As far as their business strategy is concerned, they stand a better chance to survive than most other recent start-ups, because they have not fallen prey to the temptation of early over-expansion. The B727s work just fine them. They do not pay lease rates, because most of them were bought by Guilford with cash. A vintage B727 costs about $6-8 million, a new A320 close to $40 million. You can burn a lot of fuel, until you reach the expense level of an operation with brandnew aircraft. Pan Am has done the math and they know that for their purposes the B727 has the lowest operating cost per seat. Pan Am earns a lot of its revenue with cahrter flights. Therefore, they need a reasonably sized aircraft with lots of cargo space, and not regional jets (RJs have the highest operating cost per seat of all commercial aircraft). Btw, the single daily B727 flight out of Bangor gives Pan Am 36% market share in this city. Not bad, is it? And the four biggest airlines in the U.S. (and in the world for that matter) all fly B727s. I don't see how the utilization of that type may hurt Pan Am.
This is eye candy to me. Their 727s are well-maintained, and personally, I feel more comfortable in a 27 than in a B737 with its crappy rudder hydraulics.
One other thing: Midamerica Airport is much closer to St. Louis than Gatwick is to London, and St.Louis is the closest city to BLV, so why shouldn't Pan Am be able to market BLV as St. Louis??? The same is true for Sanford. The airport itself uses Orlando as its primary name:
Pan Am (I) earned its reputation by pioneering the airline industry, and this tradition certainly lives on in the new Pan Am. As someone else pointed out, opening up underserved airports to scheduled airline service has never hurt Southwest. Why should it be diffrent in Pan Am's case. And, with a few exceptions, Southwest flies to almost all the premium airports in the U.S. nowadays. Who is to say that Pan Am will not do the same 20 years from now? To quote John Nadolny, Guilford's senior vice president and general counsel, "We feel we are the custodians of something very precious. The name is held near and dear to people," he says. "We have a high standard to live up to. We want to bring the Pan Am name back to its rightful place."
CactusA319 From United States of America, joined Jan 2000, 2918 posts, RR: 25
Reply 19, posted (13 years 6 months 2 weeks 2 days ago) and read 1790 times:
How do you know PA is losing money on the Midwest, just because one flight had a load of 30 pax? Might have been a light day. Not all airlines pack em in on every route every single day. Do you have extensive load factor numbers to validate your contention that they're losing money in the Midwest?
I think they're strategy is fine, although a little mis-guided, which is why they add and drop cities and routes. However they seem to be finding their niche now.
One thing that could help is more advertising and marketing.

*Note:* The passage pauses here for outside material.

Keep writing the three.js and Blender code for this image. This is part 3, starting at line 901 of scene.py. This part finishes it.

Here in Chicago they fly to Gary, yet hardly anyone knows who they are. They could easily market to people on the South side of the city as well as the south suburbs who would normally have to drive to ORD and MDW instead of GYY which would be closer to them.
Giantjets From , joined Dec 1969, posts, RR:
Reply 22, posted (13 years 6 months 2 weeks 1 day 19 hours ago) and read 1753 times:
Frankly, I think they should start updating their website any time soon. It is a little out dated! However, If that how they see it, using underutilized airports, and it turns out to be a positive out come. However, there are also another case that people don't care about over crowded airports or never even cross their minds, They just want to fly right into the city, the cities where people go! As far as Orlando go, they could use Orlando/Sanford since it is the city's second airport and only 25-30 minutes from the city and attractions. i hope their slow expansion plan is doing well, although we don't know how long is it going to be by the meaning of "slow". Like some one has mentioned earlier, it is a shame to see such a name to fly their network such as this. JetBlue is a start up too and look at them go. Anyway, Pan Am brobably have some thing up their sleeves, only time will tell!

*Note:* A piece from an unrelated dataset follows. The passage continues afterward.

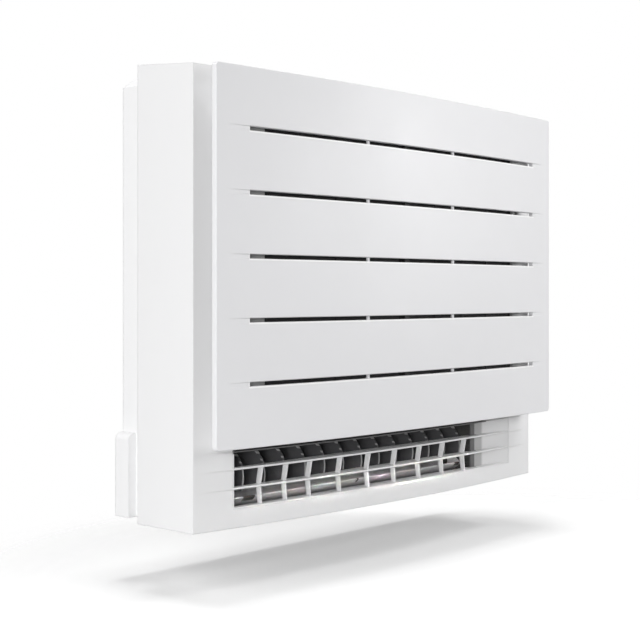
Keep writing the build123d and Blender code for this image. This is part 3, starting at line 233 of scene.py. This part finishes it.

Heavymetal From , joined Dec 1969, posts, RR:
Reply 23, posted (13 years 6 months 2 weeks 1 day 19 hours ago) and read 1749 times:
Thanks for a good opinion on Pan Am.
I repect your insight be respectfully disagree with you on these points:
-You say they haven't been tempted by too much unwarranted expansion. I would argue exactly the opposite. The airline seems to be scanning the road atlas, finding out what towns are screaming the loudest for jet service and providing it. That's just not smart, not with big Boeings. They're already flying to San Juan, yet they barely got a phone center set up to deal with Spanish speakers in time. With a limited fleet, rushing headlong into a market simply because you sniff potential is not smart. The big guys can do it. The little ones can't, not without pissing off a lot of people who are at the reciving end of busted airplanes and weather delays.
-You say the 727 is a great charter airplane. It is, I agree absolutely. But it's a lousy airplane to serve Bangor with. It's a lousy airplane to serve Allentown with. Its an AWFUL airplane to fly 50 people between the Great Lakes and the East Coast with. 150, great. 50, you lose. Just like you can't be 'half pregnant' , history has shown it's tough to be 'half charter'. And while the fact that Pan Am instantly got 36 percent of the Bangor market is impressive, I'd venture to guess 36 percent of the people flying from Bangor on a monthly basis couldn't even fill a ballpark. A minor league one.
-You say RJs have the highest cost per seat. I'll take you at your word, I don't know. But I do know that basic math tells me that it's easier to fill 70 seats than 150. It seems like smaller, more fuel efficient jets with higher dispatch reliability would be more advantageous...at least to an airline that decided being a regular schedule was it's bread and butter. And, like cars, leases are smart for short term, not long term.
-Finally, I got some facts wrong on an earlier post...I re-checked with my friend who flew Pan Am out of Sanford....his delay time wasn't 90 minutes but 2 1/2 hours going up, 4 hours coming back. He and his wife live exactly 5 minutes from that Sanford sign you posted a picture of. They are the types of people that should be Pan Am frequent flyers. He even told me the convenience was unbeatable. But next time, they'll drive to Orlando International and fly US Airways or Metrojet.
As much as I too would love to see a New Enland-based Pan Am reclaim at least a portion of its' glory, it seems like the reborn Pan Am is failing many early tests.